See! Clutter dementia.

Mr S used to brew beer. In our old house. So over 15 years ago!!! He had a dozen or so crates all full of large beer bottles. He’s unlikely to ever brew again. While he made great beer, our life has moved on. So why keep the bottles?

Well, he forgot all about them. He asked me how I knew they were there? As if I forget things, just because I can’t see them.

He brought the crates out and I’ve slowly been putting the bottles into the glass recycling bin.

Last of the bottles

As luck would have it, at the same time we were having this round of our latest battle about rubbish under the house, we had some workmen over to clear the overgrown shrubbery around the pool. The chief poolman said, with a nod and a wink to me, “We’ll get rid of the rubbish under the deck too.”

At this, Mr S’s head shot up, “What rubbish?”

All the old pool toys, floating devices, perished pool hoses, dead cleaning equipment.

Mr S has been using under the house as an alternate landfill, but now saw it with different eyes. Not my perspective. A stranger’s.

Again, luck was in my side. The coming weekend was council cleanup. Mr S dragged a tonne of stuff up to be taken away. Neighbours commented. We normally put out so little.

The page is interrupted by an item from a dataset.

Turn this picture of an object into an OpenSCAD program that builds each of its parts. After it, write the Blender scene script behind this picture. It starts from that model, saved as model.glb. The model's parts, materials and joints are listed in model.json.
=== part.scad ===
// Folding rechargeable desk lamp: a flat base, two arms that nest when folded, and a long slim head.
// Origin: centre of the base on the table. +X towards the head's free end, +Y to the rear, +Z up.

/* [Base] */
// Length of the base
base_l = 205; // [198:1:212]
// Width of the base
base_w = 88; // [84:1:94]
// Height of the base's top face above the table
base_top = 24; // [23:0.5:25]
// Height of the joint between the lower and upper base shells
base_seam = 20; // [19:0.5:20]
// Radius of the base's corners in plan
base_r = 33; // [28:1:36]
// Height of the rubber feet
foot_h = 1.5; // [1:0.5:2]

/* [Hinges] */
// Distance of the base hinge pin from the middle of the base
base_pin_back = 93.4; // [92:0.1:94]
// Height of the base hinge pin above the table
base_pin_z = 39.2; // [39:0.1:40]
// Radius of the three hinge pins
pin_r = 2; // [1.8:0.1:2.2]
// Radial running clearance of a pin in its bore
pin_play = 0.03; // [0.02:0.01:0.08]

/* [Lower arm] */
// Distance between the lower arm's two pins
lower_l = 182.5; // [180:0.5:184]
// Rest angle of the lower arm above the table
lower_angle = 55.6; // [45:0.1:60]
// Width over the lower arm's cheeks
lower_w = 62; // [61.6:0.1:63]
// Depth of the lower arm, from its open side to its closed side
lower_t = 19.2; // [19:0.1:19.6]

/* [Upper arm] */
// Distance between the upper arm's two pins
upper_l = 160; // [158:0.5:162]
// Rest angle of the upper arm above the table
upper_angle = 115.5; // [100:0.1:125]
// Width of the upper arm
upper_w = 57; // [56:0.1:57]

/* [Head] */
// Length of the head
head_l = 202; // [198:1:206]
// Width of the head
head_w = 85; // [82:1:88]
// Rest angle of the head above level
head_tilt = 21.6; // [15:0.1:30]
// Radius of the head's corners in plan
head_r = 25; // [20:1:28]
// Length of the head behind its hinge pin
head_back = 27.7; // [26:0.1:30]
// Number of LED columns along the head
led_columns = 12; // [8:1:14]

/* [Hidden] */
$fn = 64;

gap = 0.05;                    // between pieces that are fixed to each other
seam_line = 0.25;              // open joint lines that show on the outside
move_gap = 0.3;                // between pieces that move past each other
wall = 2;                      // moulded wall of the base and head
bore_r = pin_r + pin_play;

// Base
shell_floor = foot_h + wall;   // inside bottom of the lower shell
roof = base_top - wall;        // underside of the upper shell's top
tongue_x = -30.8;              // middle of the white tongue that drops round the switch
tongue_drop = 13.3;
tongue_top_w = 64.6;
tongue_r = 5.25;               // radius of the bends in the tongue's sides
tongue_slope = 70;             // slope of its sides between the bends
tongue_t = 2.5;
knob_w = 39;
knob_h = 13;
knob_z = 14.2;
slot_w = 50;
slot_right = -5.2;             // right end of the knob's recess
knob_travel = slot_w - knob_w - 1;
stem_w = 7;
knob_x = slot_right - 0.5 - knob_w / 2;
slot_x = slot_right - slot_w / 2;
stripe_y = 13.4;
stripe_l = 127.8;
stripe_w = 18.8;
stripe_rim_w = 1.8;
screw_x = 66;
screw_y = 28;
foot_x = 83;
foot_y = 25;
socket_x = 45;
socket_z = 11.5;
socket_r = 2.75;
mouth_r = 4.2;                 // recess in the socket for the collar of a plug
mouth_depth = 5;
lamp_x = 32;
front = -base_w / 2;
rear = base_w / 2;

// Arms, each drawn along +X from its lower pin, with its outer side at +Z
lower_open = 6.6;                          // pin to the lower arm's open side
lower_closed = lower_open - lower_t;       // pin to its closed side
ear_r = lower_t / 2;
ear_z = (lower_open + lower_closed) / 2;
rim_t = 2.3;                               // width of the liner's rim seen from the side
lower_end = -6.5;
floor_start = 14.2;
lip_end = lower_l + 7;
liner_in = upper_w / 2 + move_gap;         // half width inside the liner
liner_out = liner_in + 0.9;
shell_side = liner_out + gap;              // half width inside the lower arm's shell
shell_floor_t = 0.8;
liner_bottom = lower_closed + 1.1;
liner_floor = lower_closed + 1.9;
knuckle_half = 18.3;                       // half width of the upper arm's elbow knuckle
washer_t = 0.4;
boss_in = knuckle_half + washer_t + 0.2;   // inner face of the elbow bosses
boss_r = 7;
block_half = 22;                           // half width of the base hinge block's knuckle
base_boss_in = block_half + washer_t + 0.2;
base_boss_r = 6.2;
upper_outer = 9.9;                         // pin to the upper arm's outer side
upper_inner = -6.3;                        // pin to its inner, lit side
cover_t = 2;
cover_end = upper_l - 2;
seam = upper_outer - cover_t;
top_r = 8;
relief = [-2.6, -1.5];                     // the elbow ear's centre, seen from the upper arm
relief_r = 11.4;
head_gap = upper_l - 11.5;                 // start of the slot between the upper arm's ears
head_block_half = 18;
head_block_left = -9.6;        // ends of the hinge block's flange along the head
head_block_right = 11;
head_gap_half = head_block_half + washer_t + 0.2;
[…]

A further prompt came when I asked Mr S about a large box under the house. Mr S said it belonged to one of our sons and so he claimed he didn’t know what was in it. Turns out it was Mr S’s box and full of stuff Mr S brought home from his latest workplace – but at least one year ago. Next to it were boxes from his old workplace – one he left nearly 8 years ago. Pens. More pens. Printed material. Desk accessories. Little toys and fidget things. Stickers. Photos. Stuff. Stuff. And more stuff.

Of course, sometimes among the stuff is something of value. Something that can be used. Something that is of emotional value. Something that someone else may want. So the stuff has to be sorted through.

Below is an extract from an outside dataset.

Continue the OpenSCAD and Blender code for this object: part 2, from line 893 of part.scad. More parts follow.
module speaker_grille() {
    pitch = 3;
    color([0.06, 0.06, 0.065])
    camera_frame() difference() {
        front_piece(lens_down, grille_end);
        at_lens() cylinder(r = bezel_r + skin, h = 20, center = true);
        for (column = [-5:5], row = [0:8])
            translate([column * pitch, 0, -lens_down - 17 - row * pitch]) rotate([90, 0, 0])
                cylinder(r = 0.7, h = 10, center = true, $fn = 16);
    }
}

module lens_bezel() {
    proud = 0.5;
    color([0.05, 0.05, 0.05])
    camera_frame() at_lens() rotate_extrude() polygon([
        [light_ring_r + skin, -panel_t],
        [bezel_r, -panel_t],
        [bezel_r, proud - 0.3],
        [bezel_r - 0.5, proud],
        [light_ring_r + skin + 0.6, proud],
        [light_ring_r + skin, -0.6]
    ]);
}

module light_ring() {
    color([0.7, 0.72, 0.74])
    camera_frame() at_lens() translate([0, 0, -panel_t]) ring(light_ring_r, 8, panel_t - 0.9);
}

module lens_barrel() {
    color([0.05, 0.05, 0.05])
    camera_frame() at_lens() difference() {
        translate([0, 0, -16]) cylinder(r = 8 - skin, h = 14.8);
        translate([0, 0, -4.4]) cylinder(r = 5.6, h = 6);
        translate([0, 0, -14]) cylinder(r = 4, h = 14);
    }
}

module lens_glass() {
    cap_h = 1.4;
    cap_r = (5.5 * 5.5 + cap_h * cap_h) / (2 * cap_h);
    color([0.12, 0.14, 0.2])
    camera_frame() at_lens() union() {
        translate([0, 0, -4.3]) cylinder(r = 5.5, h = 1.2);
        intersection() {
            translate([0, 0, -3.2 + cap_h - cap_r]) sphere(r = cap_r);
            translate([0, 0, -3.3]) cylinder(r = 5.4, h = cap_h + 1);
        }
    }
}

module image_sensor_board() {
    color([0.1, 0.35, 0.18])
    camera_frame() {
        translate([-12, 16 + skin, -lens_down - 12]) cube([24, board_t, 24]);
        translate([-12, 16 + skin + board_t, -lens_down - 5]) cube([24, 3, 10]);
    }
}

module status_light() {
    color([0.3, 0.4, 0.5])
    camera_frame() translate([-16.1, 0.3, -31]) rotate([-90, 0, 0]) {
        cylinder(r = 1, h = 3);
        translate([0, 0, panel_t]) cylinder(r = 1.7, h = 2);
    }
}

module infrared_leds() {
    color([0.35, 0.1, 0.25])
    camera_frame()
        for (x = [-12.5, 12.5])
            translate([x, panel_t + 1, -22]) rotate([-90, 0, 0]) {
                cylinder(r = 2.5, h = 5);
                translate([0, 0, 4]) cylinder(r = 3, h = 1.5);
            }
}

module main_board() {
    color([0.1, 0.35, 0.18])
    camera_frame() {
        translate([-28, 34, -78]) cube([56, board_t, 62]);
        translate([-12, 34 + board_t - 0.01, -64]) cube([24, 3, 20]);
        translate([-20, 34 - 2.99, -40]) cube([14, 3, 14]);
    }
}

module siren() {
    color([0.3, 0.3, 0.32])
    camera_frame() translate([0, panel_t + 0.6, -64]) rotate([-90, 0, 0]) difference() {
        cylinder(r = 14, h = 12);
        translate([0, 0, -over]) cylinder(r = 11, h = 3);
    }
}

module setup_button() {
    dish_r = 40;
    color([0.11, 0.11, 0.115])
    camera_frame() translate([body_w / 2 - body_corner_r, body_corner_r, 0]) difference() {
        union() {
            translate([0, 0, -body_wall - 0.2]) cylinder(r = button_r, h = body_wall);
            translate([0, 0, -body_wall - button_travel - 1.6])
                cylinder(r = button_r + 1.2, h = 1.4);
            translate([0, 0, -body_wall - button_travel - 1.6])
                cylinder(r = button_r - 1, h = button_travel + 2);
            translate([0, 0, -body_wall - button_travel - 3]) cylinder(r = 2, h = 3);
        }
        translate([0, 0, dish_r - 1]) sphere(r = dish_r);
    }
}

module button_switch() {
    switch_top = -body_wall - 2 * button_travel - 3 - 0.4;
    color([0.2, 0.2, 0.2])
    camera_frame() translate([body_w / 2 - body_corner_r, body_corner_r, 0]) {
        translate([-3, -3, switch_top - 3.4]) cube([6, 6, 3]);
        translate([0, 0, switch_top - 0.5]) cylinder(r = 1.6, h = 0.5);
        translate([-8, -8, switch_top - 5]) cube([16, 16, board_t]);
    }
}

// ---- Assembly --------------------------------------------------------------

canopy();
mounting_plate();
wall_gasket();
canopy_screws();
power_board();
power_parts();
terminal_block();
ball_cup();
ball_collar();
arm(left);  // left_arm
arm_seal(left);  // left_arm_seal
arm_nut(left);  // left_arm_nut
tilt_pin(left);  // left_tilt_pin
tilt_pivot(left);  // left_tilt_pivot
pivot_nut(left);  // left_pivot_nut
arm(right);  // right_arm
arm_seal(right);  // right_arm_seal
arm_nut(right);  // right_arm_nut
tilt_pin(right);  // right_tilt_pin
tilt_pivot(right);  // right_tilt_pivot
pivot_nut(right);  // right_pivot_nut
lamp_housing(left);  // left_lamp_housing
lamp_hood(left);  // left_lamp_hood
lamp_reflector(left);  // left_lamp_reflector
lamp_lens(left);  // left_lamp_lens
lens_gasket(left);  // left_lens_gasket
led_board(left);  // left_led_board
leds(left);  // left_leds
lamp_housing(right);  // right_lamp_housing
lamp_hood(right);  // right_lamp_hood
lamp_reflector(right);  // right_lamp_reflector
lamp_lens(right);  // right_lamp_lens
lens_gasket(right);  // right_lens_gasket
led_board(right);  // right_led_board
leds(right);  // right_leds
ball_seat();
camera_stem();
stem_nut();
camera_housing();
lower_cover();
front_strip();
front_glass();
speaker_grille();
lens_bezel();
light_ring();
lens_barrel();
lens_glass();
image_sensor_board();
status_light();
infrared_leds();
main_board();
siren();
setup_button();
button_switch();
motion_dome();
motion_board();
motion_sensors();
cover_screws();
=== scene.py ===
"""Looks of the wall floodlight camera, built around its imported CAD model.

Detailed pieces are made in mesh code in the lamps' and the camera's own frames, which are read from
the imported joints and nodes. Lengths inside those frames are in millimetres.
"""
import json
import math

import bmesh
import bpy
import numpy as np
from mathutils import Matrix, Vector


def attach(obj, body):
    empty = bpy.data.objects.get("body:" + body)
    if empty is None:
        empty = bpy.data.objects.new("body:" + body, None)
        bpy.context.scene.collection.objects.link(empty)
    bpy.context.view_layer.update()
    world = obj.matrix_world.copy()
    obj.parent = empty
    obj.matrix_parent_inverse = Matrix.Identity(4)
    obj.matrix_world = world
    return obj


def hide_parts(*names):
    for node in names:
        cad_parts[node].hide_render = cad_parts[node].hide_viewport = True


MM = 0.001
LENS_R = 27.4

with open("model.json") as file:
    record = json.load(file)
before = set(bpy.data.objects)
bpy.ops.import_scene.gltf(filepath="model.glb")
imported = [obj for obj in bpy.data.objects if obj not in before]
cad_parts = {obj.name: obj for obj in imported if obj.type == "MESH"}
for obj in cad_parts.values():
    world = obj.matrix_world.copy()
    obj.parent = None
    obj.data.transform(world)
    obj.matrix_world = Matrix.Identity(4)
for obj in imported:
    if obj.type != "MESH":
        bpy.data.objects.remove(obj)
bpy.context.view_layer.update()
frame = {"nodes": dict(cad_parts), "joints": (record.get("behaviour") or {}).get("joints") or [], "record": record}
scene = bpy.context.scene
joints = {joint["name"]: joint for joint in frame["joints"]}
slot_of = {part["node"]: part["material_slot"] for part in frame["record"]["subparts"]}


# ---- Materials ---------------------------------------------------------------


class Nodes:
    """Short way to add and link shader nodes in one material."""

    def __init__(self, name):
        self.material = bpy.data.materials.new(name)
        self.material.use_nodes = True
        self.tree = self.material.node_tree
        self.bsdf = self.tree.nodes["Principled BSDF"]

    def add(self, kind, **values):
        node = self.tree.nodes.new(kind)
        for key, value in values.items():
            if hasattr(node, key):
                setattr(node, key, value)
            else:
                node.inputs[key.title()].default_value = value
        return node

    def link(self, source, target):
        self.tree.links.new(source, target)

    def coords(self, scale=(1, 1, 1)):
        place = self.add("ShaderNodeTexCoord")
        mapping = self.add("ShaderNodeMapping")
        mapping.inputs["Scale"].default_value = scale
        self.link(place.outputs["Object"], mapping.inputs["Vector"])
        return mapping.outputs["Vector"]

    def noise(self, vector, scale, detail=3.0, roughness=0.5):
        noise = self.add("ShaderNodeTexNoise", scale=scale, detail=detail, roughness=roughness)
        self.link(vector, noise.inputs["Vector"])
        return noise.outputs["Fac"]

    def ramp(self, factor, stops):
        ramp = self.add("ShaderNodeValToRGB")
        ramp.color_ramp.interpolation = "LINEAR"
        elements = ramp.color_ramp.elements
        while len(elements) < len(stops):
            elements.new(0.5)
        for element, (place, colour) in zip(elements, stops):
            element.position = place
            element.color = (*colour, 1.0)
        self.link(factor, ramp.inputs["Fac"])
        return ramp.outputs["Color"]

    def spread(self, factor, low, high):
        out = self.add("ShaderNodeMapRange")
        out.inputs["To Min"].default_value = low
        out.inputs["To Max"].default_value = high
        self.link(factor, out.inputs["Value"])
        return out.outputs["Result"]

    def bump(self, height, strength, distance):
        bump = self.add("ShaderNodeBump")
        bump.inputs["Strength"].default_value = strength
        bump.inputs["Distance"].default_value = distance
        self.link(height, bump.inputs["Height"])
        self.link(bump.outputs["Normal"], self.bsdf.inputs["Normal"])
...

We’ve been spending an hour every weekend sorting and tossing. An hour is enough for a hoarder. Sometimes Mr S wants to go longer but I see the signs. He gets irritable and says “just toss it in the bin”. But I know he will regret it, and accuse me of making him toss important things. And, crucially, he will regress – stop any further efforts and add to the clutter.

Clutter blindness can return. You cease to see things when you walk pass them every day. And when stuff is out of sight, clutter dementia returns.

The only treatment: slow and regular decluttering and celebration of creating space!

11 thoughts on “Clutter-blind

  1. I used to call Brett the “King of the Packrats.” He threw NOTHING away. Ever. Whenever the military relocated us, he would have to go through is stuff because we had weight allowances and I wasn’t giving up a piece of furniture so he could move papers, etc. from years ago. One move I remember filling an immense rolling bin three or four times with his stuff, hauling it out to the trash dumpster, and having to pull it out of the bins by hand to throw into the dumpster because we couldn’t lift the bins. After that move I told him never again, and he got the message.

    I have always been guilty of getting rid of too much, and have been accused of being unsentimental (I just rarely associate sentiment or feelings with things). So, we have been a good combination for a while. Brett finally caught the decluttering bug when we got ready to move to Hawaii, and he is now a minimalist. It can happen. He still keeps a small pile next to his place at our dining table – notebooks, papers, etc. Every once in a while he will go through it and throw out a few things, but I see it as the last vestige of his former clutter dementia that he just can’t let go of (his whole family were/are hoarders so I think his hoarding was a learned process, not a part of his personality, which is why he was able to reform).

  2. I perhaps sit closer to Mr S’s side of things than yours. Don’t see the clutter and forget once the door is closed. I work best under pressure for these missions (and with the assistance of my super organised friend). So – an all day focus of painstakingly going through the 20 years of treasures/useful things in order to allow painter access to the walls.
    I like the idea of a little each day but am yet to develop the habit. A work in progress.

    • Mr S doesn’t work under pressure with these things. He’s just move them all the another place. Hence the big box from work. His office was being painted and he had to empty it. So brought it all home.

      I could toss everything now. And not be sad. But we’d need a skip! Did you get a skip?

  3. My DH has finally begun to get rid of a few things. He expects me to roll out the band and have a party for every pile of 40 year old magazines he gets rid of, but sadly (for him), I am not that kind. The fact that besides his ‘black hole of Calcutta’ man space, he also has two-two car garages and a large garden shed full of his things (besides the cars) means that I am a hard sell when it comes to praise. Definitely guilty (happily so) of being unsentimental about getting rid of junk. 🙂

    • I love the image “roll out the band”. With that many spaces to clear, even if you were to give that kind of praise for something that just needs to be done, you’d soon run out of puff!!!

  4. This is such a common problem maybe it should be part of the national curriculum at school! This coming new year I am definitely going on a no buying diet – I think it was the Minimalists who said ‘Not buying something is your future self letting go of something’ I really don’t want to spend my life decluttering over and over. You are making great progress and doing it slowly means that nothing will be thrown out in haste. Good luck.😊

    • I might make a change to the minimalist saying: not buying something is your future self NOT having to let go of something.

      But I agree with you. The flip side of decluttering has to be not buying things. Otherwise you just have more to declutter.